With genome editing or gene editing, however, mutations are made to the genome of the plant with pinpoint accuracy. Researchers do this with the gene scissors CRISPR / Cas. If they mutate a gene that plays a role in heat tolerance, the plant will ideally cope better with heat.
Gene editing is targeted and fast
Specifically genome-edited plants cannot be distinguished from classically bred varieties after the procedure. “The political decision not to use modern methods such as gene editing in plant breeding is all the less understandable. Because these procedures not only accelerate and optimize breeding successes; they are also much more accurate than conventional methods that are based on unpredictable random mutations, ”says Friedrich Kragler.
The European Court of Justice (ECJ) sees it differently: In 2018 it ruled that genome-edited plants are also to be treated as “genetically modified organisms” (GMOs), the cultivation of which outside of a laboratory is subject to special regulations and statutory provisions. In fact, no GMOs have been grown commercially on German fields since 2012. “For scientists who understand the genetic basis and know the molecular methods, this is incomprehensible,” says Claus Schwechheimer.
And now?
The genetic engineering fronts remain hardened
Critics of “green genetic engineering” argue that the risks of such modified plants cannot be foreseen; there are too many uncertainties: Will the changed genes spread via seeds and pollen? And if so, what influence does this have on the local flora? These are just some of the questions.
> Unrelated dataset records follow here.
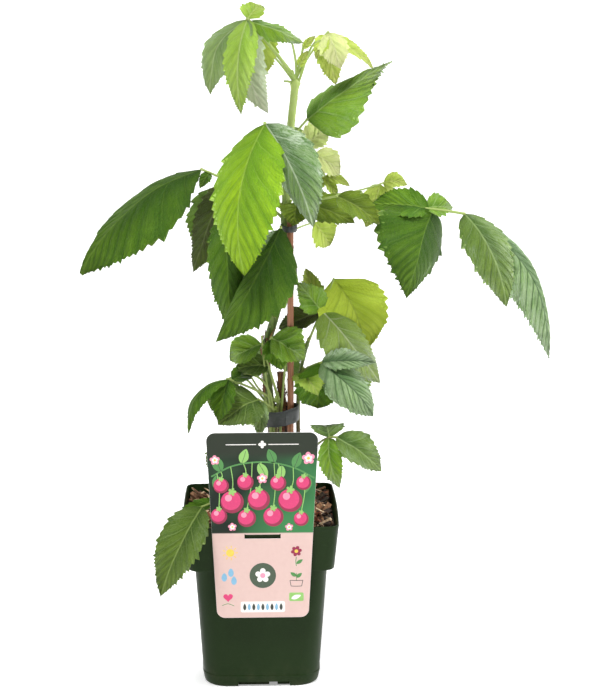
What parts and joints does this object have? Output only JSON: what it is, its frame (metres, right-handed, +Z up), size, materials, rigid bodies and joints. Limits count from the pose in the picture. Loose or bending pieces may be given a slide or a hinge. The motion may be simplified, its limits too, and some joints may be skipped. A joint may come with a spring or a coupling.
{
  "type": "potted raspberry cane",
  "caption": "Young raspberry cane tied to a bamboo stake, with large toothed compound leaves, in a square nursery pot with a stick-in plant label.",
  "frame": {"origin": "centre of the pot's underside, on the plane the pot stands on", "axes": "+Z up along the plant, -Y the front with the plant label, +X to the right of that front"},
  "size_m": [0.3923, 0.1979, 0.5735],
  "materials": {
    "pot_plastic": "dark green moulded plastic, satin",
    "bark_mulch": "loose bark and wood chips, damp and matt",
    "label_card": "printed plastic card, satin",
    "bamboo": "split bamboo, stained red brown",
    "tie_band": "soft grey plastic tape",
    "green_cane": "green hairy stem with fine prickles",
    "woody_cane": "flaking red brown bark",
    "leaf_pale": "soft grey green leaf with a silver sheen",
    "leaf_lime": "thin yellow green leaf",
    "leaf_mid": "mid green leaf, satin",
    "leaf_bright": "bright yellow green leaf, satin",
    "leaf_olive": "olive leaf with a brown cast",
    "leaf_dark": "dark green leaf, glossy on its upper side"
  },
  "bodies": {
    "root": {"pot": "pot_plastic", "soil": "bark_mulch", "label": "label_card", "stake": "bamboo", "tie_low": "tie_band", "tie_middle": "tie_band", "tie_top": "tie_band", "main_cane": "green_cane", "left_shoot": "green_cane", "right_shoot": "green_cane", "old_cane_stub": "woody_cane", "leaf_top": "leaf_pale", "leaf_tip_right": "leaf_lime", "leaf_tip_bud": "leaf_lime", "leaf_upper_right": "leaf_mid", "leaf_pale_back": "leaf_lime", "leaf_front_pair": "leaf_bright", "leaf_mid_right": "leaf_olive", "leaf_lime_hanging": "leaf_lime", "leaf_thin_stalk": "leaf_lime", "leaf_far_right": "leaf_dark", "leaf_far_left": "leaf_dark", "leaf_left_dark": "leaf_dark", "leaf_left_drooping": "leaf_dark", "leaf_right_large": "leaf_lime", "leaf_right_quilted": "leaf_pale", "leaf_low_left_pair": "leaf_dark", "leaf_low_left_pale": "leaf_pale", "leaf_low_olive": "leaf_olive", "leaf_low_centre": "leaf_mid", "leaf_low_right": "leaf_mid", "leaf_over_rim": "leaf_mid", "leaf_back_head": "leaf_pale", "leaf_back_upper": "leaf_mid", "leaf_back_left": "leaf_dark", "leaf_back_middle": "leaf_dark", "leaf_back_low_right": "leaf_mid", "leaf_back_low_left": "leaf_mid", "leaf_back_low": "leaf_dark", "leaf_back_foot_left": "leaf_mid", "leaf_back_foot_right": "leaf_mid"}
  },
  "joints": []
}
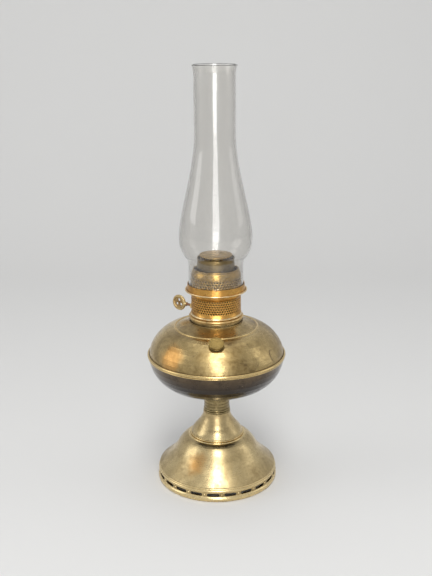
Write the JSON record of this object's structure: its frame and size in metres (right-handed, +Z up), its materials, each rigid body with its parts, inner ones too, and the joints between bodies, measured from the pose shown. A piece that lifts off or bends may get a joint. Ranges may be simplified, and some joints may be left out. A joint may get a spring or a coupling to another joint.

However, numerous long-term studies on the biosafety of GMOs show that they are no more dangerous for the environment or human health than conventionally grown plants. The acceptance of genetically modified plants is still low in Germany and Europe; the fronts between opponents and supporters of genetic engineering are too hardened. It is therefore not possible at present to predict the direction in which modern commercial plant breeding in Germany will move.
The legal situation, on the other hand, is clear: commercial cultivation of genetically engineered and genome-edited crops is not desired. This also applies to varieties that can withstand drought and heat better.